Referring to David’s latter offence, it is clear that his actions suffice both the actus reus and mens rea for a s. 47 offence and therefore is likely to be charges with ABH.
Offences Against the Person Act 1861, s. 20
Actus reus: This consists of an unlawful wounding or the unlawful infliction of grievous bodily harm. Wounding requires a breaking in the skin, so there will normally be bleeding, though a graze will be sufficient. In C (a minor) v Eisenhower 1984 the defendant fired an air pistol, hitting the victim in the eye with a pellet. This ruptured a blood vessel in the eye, causing internal bleeding, but the injury was not sufficient to constitute a wounding, as the shin had not broken. In DPP v Smith 1961 the House of Lords emphasized that grievous bodily harm (GBH) is a phrase that should be given its ordinary and natural meaning, which is simply ‘really serious harm’. This was confirmed in Saunders 1985 where the Court of Appeal said that there was no real difference between the terms ‘serious’ and ‘really serious’.
Mens rea: The wounding or infliction of grievous bodily harm must be done ‘maliciously’ (intentionally). The defendant must have shown to have intended to inflict harm or have been reckless as to whether such harm would occur. It was decides that the defendant would only be liable if he had actually foreseen his actions would cause grievous bodily harm, i.e. really serious harm. Currently the defendant can be convicted more easily. It was decided by the Court of Appeal in Mowatt 1968, that foresight of such a high degree of harm need not be proved. It is enough for the prosecution to show that some harm would result. The House of Lords in Savage and Parmenter 1992 approved of this diluting of the mens rea for grievous bodily harm under s. 20.
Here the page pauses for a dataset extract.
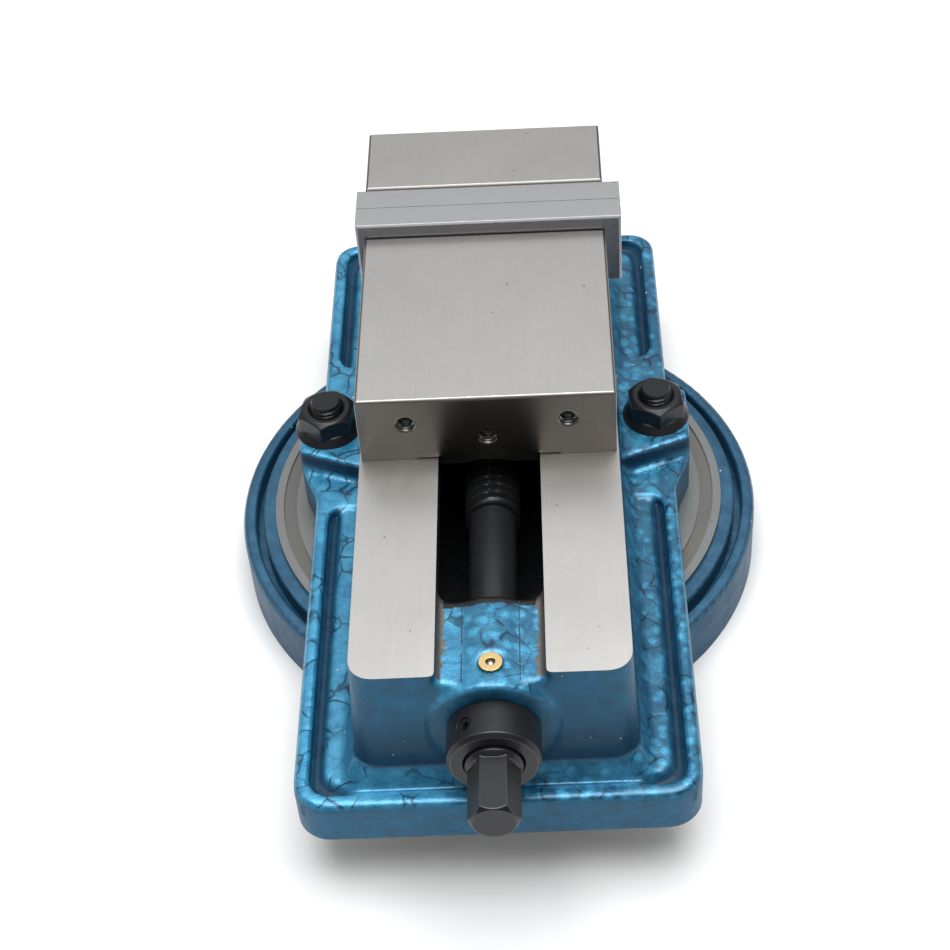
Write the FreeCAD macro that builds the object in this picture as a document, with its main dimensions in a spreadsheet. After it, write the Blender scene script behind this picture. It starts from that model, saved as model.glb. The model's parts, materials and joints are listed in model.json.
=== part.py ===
import FreeCAD, Part

import os
import re
from FreeCAD import Rotation, Vector

# Machine vise on a swivel base, 100 mm jaws, millimetres.
# +X runs across the jaws, +Y from the screw's handle end to the fixed jaw, +Z up.
# The origin is on the swivel axis, on the underside of the swivel base.

DIMENSIONS = {
    # alias: (value, meaning)
    "base_radius": (101.0, "outer radius of the swivel base"),
    "base_lip_top": (24.0, "height of the painted outer lip"),
    "base_lip_round": (2.5, "rounding of the outer lip"),
    "base_edge_round": (1.2, "rounding of the drain groove's edges"),
    "groove_outer": (95.8, "outer radius of the painted drain groove"),
    "groove_inner": (93.1, "inner radius of the painted drain groove"),
    "groove_floor": (17.0, "height of the drain groove's floor"),
    "shelf_top": (25.0, "height of the painted ring inside the groove"),
    "rim_outer": (87.8, "outer radius of the ground rim"),
    "rim_inner": (84.6, "inner radius of the ground rim"),
    "scale_floor": (26.2, "height of the scale ring, just under the rim"),
    "seat_outer": (79.5, "outer radius of the seat under the bed"),
    "seat_top": (27.0, "height of the ground seat, the parting plane of bed and base"),
    "slot_centre": (64.9, "centre radius of the circular T-slot"),
    "slot_neck_half": (7.2, "half width of the T-slot's neck"),
    "slot_wide_half": (11.5, "half width of the T-slot's undercut"),
    "slot_floor": (8.0, "height of the T-slot's floor"),
    "slot_shoulder": (17.0, "height of the T-slot's shoulder"),
    "ear_reach": (111.6, "distance of each ear's centre from the swivel axis"),
    "ear_radius": (24.0, "radius of each ear"),
    "ear_top": (14.0, "height of the ears"),
    "ear_root": (72.0, "half width of the ears where they join the disc"),
    "ear_slot_half": (7.0, "half width of the hold-down slots"),
    "ear_slot_length": (28.0, "end to end length of the hold-down slots"),
    "pivot_radius": (10.0, "radius of the pivot pin"),
    "pivot_foot": (5.0, "height of the pivot pin's foot"),
    "pivot_top": (39.0, "height of the pivot pin's top"),
    "running_gap": (0.05, "radial clearance of a running fit"),
    "flange_half": (69.0, "half width of the bed's flange"),
    "flange_front": (162.5, "distance of the flange's front from the swivel axis"),
    "flange_rear": (136.5, "distance of the flange's rear from the swivel axis"),
    "flange_round_front": (12.0, "corner radius of the flange's front"),
    "flange_round_rear": (10.0, "corner radius of the flange's rear"),
    "bead_top": (45.0, "height of the bead around the flange"),
    "bead_width": (5.5, "width of the bead"),
    "bead_round": (2.4, "rounding of the bead's outer edge"),
    "tray_floor": (43.6, "height of the tray's floor"),
    "tray_corner": (7.0, "corner radius of the tray"),
    "gutter_floor": (40.2, "height of the floor of the gutter along the bead"),
    "gutter_width": (4.2, "width of the gutter along the bead"),
    "shelf_front": (23.0, "where the front tray ends, before the lugs"),
    "shelf_rear": (55.0, "where the rear tray starts, behind the lugs"),
    "lug_half": (75.5, "half width over the lugs"),
    "lug_top": (53.5, "height of the nut seats on the lugs"),
    "lug_tip_half": (13.4, "half length of a lug at its outer side"),
    "lug_root_half": (26.5, "half length of a lug where it meets the wall"),
    "bolt_left": (64.6, "distance of the left clamp bolt from the centre plane"),
    "bolt_right": (63.0, "distance of the right clamp bolt from the centre plane"),
    "bolt_along": (12.0, "distance of the clamp bolts behind the swivel axis"),
    "bolt_radius": (6.0, "radius of the clamp bolts"),
    "bolt_hole": (6.75, "radius of the bolt holes in the lugs"),
    "bolt_top": (67.2, "height of the clamp bolts' ends"),
    "bolt_head_long": (8.6, "half length of the clamp bolts' heads, across the vise"),
    "bolt_head_wide": (8.0, "half width of the clamp bolts' heads, along the vise"),
    "way_top": (94.0, "height of the ground ways"),
    "way_half": (45.8, "half width over the ways"),
    "way_front": (148.0, "distance of the ways' front from the swivel axis"),
    "way_rear": (101.5, "distance of the ways' rear from the swivel axis"),
    "way_round": (8.0, "corner radius of the bed's walls"),
    "wall_foot": (30.0, "height where the walls end inside the flange"),
    "wall_draft": (3.4, "how far the walls lean out at their foot"),
    "foot_top": (50.5, "height where the walls' foot starts to spread"),
    "foot_low": (42.0, "height of the foot's underside, inside the flange"),
    "foot_low_reach": (7.8, "how far the foot stands out from the ways at its underside"),
    "slot_half": (18.0, "half width of the slot between the ways"),
    "slot_front": (112.0, "distance of the slot's front end from the swivel axis"),
    "slot_rear": (64.0, "distance of the slot's rear end from the swivel axis"),
    "slot_round": (5.0, "corner radius of the slot's front end"),
    "channel_half": (26.0, "half width of the channel under the ways"),
    "channel_top": (80.0, "height of the channel's ceiling"),
    "channel_floor": (44.0, "height of the channel's floor"),
    "bridge_top": (89.6, "height of the bridge over the screw"),
    "hump_radius": (21.6, "radius of the round housing over the screw"),
    "hump_front": (151.3, "distance of the housing's front from the swivel axis"),
    "screw_height": (70.0, "height of the screw's axis"),
    "thread_radius": (10.0, "outer radius of the screw's thread"),
    "thread_front": (58.5, "distance of the thread's front end from the swivel axis"),
    "screw_rear": (60.0, "distance of the screw's rear end from the swivel axis"),
    "shank_radius": (8.5, "radius of the screw's plain shank"),
    "journal_radius": (9.5, "radius of the screw's journal"),
    "journal_front": (168.0, "distance of the journal's front from the swivel axis"),
    "screw_front": (188.4, "distance of the hexagon's front from the swivel axis"),
    "hexagon_flat": (15.0, "size across the flats of the screw's hexagon"),
    "collar_radius": (15.5, "outer radius of the screw's collar"),
    "collar_front": (165.8, "distance of the collar's front from the swivel axis"),
    "collar_back": (151.8, "distance of the collar's back from the swivel axis"),
    "collar_chamfer": (1.4, "chamfer of the collar's front edge"),
    "bush_radius": (12.5, "outer radius of the bronze bush"),
    "bush_back": (129.0, "distance of the bush's back from the swivel axis"),
    "thrust_radius": (15.6, "radius of the thrust races and of the screw's flange"),
    "thrust_bore": (16.2, "radius of the thrust bearing's housing"),
    "race_thick": (2.5, "thickness of a thrust race"),
    "cage_space": (4.0, "space between the races, which is the balls' size"),
    "cage_half": (0.8, "half thickness of the balls' cage"),
    "flange_thick": (6.0, "thickness of the screw's flange"),
    "jaw_half": (45.3, "half width of both jaws"),
    "plate_half": (50.0, "half width of the jaw plates"),
    "plate_shift": (1.5, "how far the jaw plates sit to the right of the centre plane"),
    "plate_thick": (11.2, "thickness of the jaw plates"),
    "plate_foot": (97.0, "height of the jaw plates' lower edge"),
    "plate_top": (127.5, "height of the jaw plates' upper edge"),
    "plate_screw_across": (30.0, "distance of the plate screws from the centre plane"),
    "plate_screw_height": (112.0, "height of the plate screws"),
    "plate_screw_radius": (4.0, "radius of the plate screws"),
    "plate_head_radius": (6.5, "radius of the plate screws' heads"),
    "plate_head_thick": (6.6, "height of the plate screws' heads"),
    "plate_screw_reach": (20.0, "length of the plate screws under the head"),
    "plate_screw_spare": (1.5, "depth of the plate screws' holes past their ends"),
    "plate_head_sunk": (0.3, "how far the plate screws' heads lie under the face"),
    "plate_socket": (6.0, "size across the flats of the plate screws' sockets"),
    "plate_socket_deep": (4.0, "depth of the plate screws' sockets"),
    "moving_front": (49.0, "distance of the movable jaw's front from the swivel axis"),
    "moving_back": (41.8, "distance of the movable jaw's back from the swivel axis"),
    "moving_top": (122.1, "height of the movable jaw"),
    "moving_gap": (0.05, "oil film between the movable jaw and the ways"),
    "tongue_half": (17.8, "half width of the tongue between the ways"),
    "tongue_foot": (91.0, "height of the tongue's underside"),
    "fixed_front": (64.4, "distance of the fixed jaw's front from the swivel axis"),
    "fixed_back": (100.8, "distance of the fixed jaw's back from the swivel axis"),
    "fixed_top": (127.9, "height of the fixed jaw"),
    "jaw_chamfer": (0.8, "chamfer of the jaws' top edges"),
    "stop_across": (28.3, "distance of the stop holes from the centre plane"),
    "stop_height": (110.8, "height of the stop holes"),
    "stop_radius": (3.0, "radius of the stop holes"),
    "stop_mouth": (3.7, "radius of the countersinks"),
    "stop_depth": (16.0, "depth of the stop holes"),
    "lock_height": (103.5, "height of the jaw's lock screw"),
    "lock_sunk": (7.0, "how deep the lock screw sits under the jaw's face"),
    "lock_socket_deep": (3.0, "depth of the set screws' sockets"),
    "lock_socket": (3.0, "size across the flats of the set screws' sockets"),
    "relief_across": (21.4, "distance of the oil relief slits from the centre plane"),
    "relief_half": (4.0, "half width of the oil relief slits"),
    "relief_high": (0.5, "height of the oil relief slits"),
    "hump_rise": (18.0, "rise of the nut's hump over its block"),
    "hump_root": (12.0, "length of the hump at its root"),
    "hump_half": (15.0, "half width of the nut's hump"),
    "nut_front": (2.0, "distance of the nut's front from the swivel axis"),
    "nut_back": (58.0, "distance of the nut's back from the swivel axis"),
    "nut_top": (90.6, "height of the nut's block"),
    "nut_foot": (52.0, "height of the nut's underside"),
    "nut_ear_foot": (60.0, "height of the nut's ears"),
    "nut_ear_half": (25.7, "half width over the nut's ears"),
    "ball_radius": (8.0, "radius of the half ball"),
    "key_along": (72.0, "distance of the fixed jaw's key from the swivel axis"),
    "key_half": (5.0, "half width of the key"),
    "key_reach": (40.0, "half length of the key"),
    "key_deep": (4.0, "depth of the key in the bed and in the jaw"),
    "seat_bolt_across": (35.0, "distance of the fixed jaw's bolts from the centre plane"),
    "seat_bolt_along": (88.0, "distance of the fixed jaw's bolts from the swivel axis"),
    "seat_head_foot": (48.0, "height of the fixed jaw bolts' heads"),
    "seat_head_thick": (12.0, "height of the heads"),
    "seat_head_radius": (9.0, "radius of the heads"),
    "seat_socket": (10.0, "size across the flats of their sockets"),
    "seat_socket_deep": (6.0, "depth of their sockets"),
    "seat_bolt_top": (112.0, "height of the fixed jaw bolts' ends"),
    "oiler_along": (140.8, "distance of the oiler from the swivel axis"),
    "oiler_radius": (3.9, "radius of the oiler"),
    "oiler_foot": (83.2, "height of the oiler's foot"),
    "oiler_top": (91.9, "height of the oiler's rim"),
    "oiler_ball": (1.9, "radius of the oiler's ball"),
    "oiler_lip": (1.2, "thickness of the rim that holds the oiler's ball"),
    "oiler_mouth": (1.6, "radius of the hole over the ball"),
    "oiler_room": (2.25, "radius of the chamber under the rim"),
    "oiler_seat": (0.85, "how far the ball reaches into the rim"),
    "coil_radius": (1.45, "radius of the oiler's spring"),
    "coil_wire": (0.2, "radius of the spring's wire"),
    "coil_pitch": (0.9, "rise of the spring in one turn"),
    "coil_height": (3.2, "height of the spring"),
    "coil_foot": (1.35, "height of the spring's foot over the oiler's foot"),
    "nut_flange_radius": (13.1, "radius of the clamp nut's round flange"),
    "nut_flange_thick": (3.2, "thickness of the clamp nut's round flange"),
    "clamp_nut_flat": (20.0, "size across the flats of the clamp nut"),
    "clamp_nut_thick": (10.4, "height of the clamp nut with its flange"),
    "nut_flange_slope": (2.6, "how far the nut's flange narrows to its top"),
    "nut_mouth": (7.2, "radius of the countersink in the nut's top"),
    "fine_gap": (0.3, "clearance of parts that don't touch"),
    "past": (1.0, "how far a cutting tool reaches past the face it cuts"),
}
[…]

I feel that the nose bleed that Sanjay suffered is serious not serious enough to fall under the category of GBH, also it does not fall under the category of wounding as the bleeding was internal. Although David maliciously inflicted some form of bodily harm it is not serious enough to suffice s. 20 of the OAPA 1861. Another point is that the actus reus can not be proved therefore he can not be convicted of a s. 20 offence, therefore is unable to be convicted of the more serious (and more so similar) s.18 of the OAPA 1861, which only differs in the context that it includes the word ‘cause’ rather than ‘inflict’. Cause is where any actions could lead up to the other being seriously harmed whereas inflict is usually where the other has been primarily harmed by ones direct actions
Concluding from this I feel that David will be convicted of a battery under the Criminal Justice Act 1988, s. 39 and also be convicted under the Offences Against the Person Act, s. 47. This type of offence is totally outside the rules of football, therefore he has no defence which he can use.